Gemeinsam mit der belarussischen Organisation ÖkoDom entwickelte der gemeinnützige Verein Heim-statt Tschernobyl e.V. im westfälischen Bünde strukturelle Förderprogramme: Häuserdämmung, Windkraftanlagen, Werkstätten und medizinische Stationen. Ulrike war dabei, fungierte als Schaltstelle zwischen Enkeln und Großeltern. Sie arbeitete zehn Stunden am Tag und sperrte dabei Augen und Ohren auf.
„Warum helft ihr nur den Tschernobyl-Geschädigten, warum nicht auch uns Alten, uns Großeltern? Unser Land, unsere Häuser haben zwei Weltkriege erlebt. Unsere Dörfer waren nicht nur von deutschen Truppen besetzt, sie wurden auch zerstört,“ hörte Ulrike erschüttert zu. – „Ich überlege mir etwas und komme wieder“, versprach sie. Fortan waren die Babuschkas und Deduschkas von Belarus ihre Herzenssache.

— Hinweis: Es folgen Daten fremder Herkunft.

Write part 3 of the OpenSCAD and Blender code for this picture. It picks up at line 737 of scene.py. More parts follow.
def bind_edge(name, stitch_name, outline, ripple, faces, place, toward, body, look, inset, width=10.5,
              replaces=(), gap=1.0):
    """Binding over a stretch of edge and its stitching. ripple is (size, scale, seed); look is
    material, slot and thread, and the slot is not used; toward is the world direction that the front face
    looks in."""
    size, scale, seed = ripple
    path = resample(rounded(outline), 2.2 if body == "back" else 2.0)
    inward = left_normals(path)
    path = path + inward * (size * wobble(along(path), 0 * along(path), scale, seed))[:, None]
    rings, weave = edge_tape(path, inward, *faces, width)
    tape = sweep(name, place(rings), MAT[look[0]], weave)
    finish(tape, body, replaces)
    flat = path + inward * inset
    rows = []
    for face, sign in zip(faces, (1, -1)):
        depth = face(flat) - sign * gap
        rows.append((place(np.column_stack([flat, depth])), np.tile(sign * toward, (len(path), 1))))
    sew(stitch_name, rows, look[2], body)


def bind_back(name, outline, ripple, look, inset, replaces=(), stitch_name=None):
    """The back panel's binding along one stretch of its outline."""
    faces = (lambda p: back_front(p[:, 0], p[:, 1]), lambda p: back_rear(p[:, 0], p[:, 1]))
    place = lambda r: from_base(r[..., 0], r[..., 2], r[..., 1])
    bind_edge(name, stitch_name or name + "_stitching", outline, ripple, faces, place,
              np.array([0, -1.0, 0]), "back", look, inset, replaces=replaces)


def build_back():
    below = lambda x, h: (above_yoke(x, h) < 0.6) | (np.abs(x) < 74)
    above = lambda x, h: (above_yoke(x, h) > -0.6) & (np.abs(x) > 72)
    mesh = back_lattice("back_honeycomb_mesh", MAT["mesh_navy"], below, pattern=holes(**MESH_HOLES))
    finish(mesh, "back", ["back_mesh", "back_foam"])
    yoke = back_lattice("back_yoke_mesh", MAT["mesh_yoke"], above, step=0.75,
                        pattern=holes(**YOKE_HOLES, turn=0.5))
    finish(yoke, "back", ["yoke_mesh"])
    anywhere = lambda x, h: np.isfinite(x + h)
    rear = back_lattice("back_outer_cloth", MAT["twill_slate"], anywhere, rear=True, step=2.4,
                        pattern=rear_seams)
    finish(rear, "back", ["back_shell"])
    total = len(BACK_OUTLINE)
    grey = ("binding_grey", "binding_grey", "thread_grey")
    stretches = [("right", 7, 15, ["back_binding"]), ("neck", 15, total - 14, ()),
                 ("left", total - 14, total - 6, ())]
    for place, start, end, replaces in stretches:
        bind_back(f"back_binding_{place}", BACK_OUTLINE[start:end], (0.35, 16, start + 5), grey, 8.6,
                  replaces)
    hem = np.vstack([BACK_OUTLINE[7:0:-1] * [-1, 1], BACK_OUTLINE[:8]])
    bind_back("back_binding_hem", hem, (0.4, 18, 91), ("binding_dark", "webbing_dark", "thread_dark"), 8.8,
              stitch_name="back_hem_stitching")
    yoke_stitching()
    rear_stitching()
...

Sie arbeiten mit Drahtbürsten, Farbeimern, Hämmern
Bald findet sie in Deutschland Jugendliche, überzeugt deren Eltern, fährt 1995 zum ersten Mal in die Nachbarorte der neuen Lehmhaussiedlung Drushnaja. Heute kostet eine solche Reise pro Person 325 Euro. Die Jugendlichen aus Deutschland, die alle Ur-Enkel der betagten Weissrussen sein könnten, renovieren zusammen mit gleichaltrigen Belarussen deren baufällige Datschen. Sie arbeiten mit Drahtbürsten, Farbeimern, Hämmern und Nägeln. Aus alt machen sie neu. Aber nicht nur das.
Diese Teenies aus Deutschland begegnen auf geschichtsträchtigem Boden ihrer eigenen Geschichte. Sie hinterlassen diesmal keine verbrannte Erde, sondern bringen Erneuerung und frischen Wind in die heruntergekommenen Häuser, setzen durch ihre Arbeit für die betagten Zeitzeugen Zeichen der Versöhnung. Dabei ist der erste Anblick der Armut für diese deutschen Mittelschichtskinder überwältigend. Sie lernen einen Lebensstil kennen, den sie – wenn überhaupt – nur noch aus den Erzählungen ihrer Großeltern kennen: Das Wasser wird vom Brunnen geholt, das Plumpsklo wird im Hof benutzt, die Straßen sind ungeteert, das Essen ist einfach nur jenes der Landbevölkerung, Hühner und Katzen gehen im Haus ein und aus, und im nahen See wird gebadet.
“Ihr könnt nichts dafür, was Eure Großväter angerichtet haben!”
Ulrike Jaeger meint, dass diese etwas anderen Sommerferien ohne Frage ihren Horizont erweitern, für mehr Lebenserfahrung sorgen, auch für menschliche Wärme, für wirkliche Begegnung und echte Gemeinschaft. „Kommt in mein Haus und seid meine Gäste, ihr könnt nichts dafür, was Eure Großväter vor über 50 Jahren hier angerichtet haben, kommt herein!“ sagt der Kriegsveteran Michail. Dazu Ulrike Jaeger: „Wir machen die Erfahrung, dass uns viele russische Menschen vergeben haben, dabei ausgesprochen reich sein können, obwohl ihnen manchmal das Nötigste zum Leben fehlt“.
Sie fährt seit 17 Jahren mit Jugendlichen aus Deutschland nach Weissrussland. Über ihre Arbeit hat Sebastian Heinzel einen Dokumentarfilm gedreht: „DIE DEUTSCHEN SIND ZURÜCK – Versöhnungsarbeit und Spurensuche in Weissrussland“. Produzenten sind der Arzt Dr. Ludwig Brügmann und der Deutsche Ex-Botschafter in Minsk/ Weissrussland Dr. Helmut Frick.”
Heidemarie Blankenstein berichtet als Freie Gastautorin für grosseltern.de.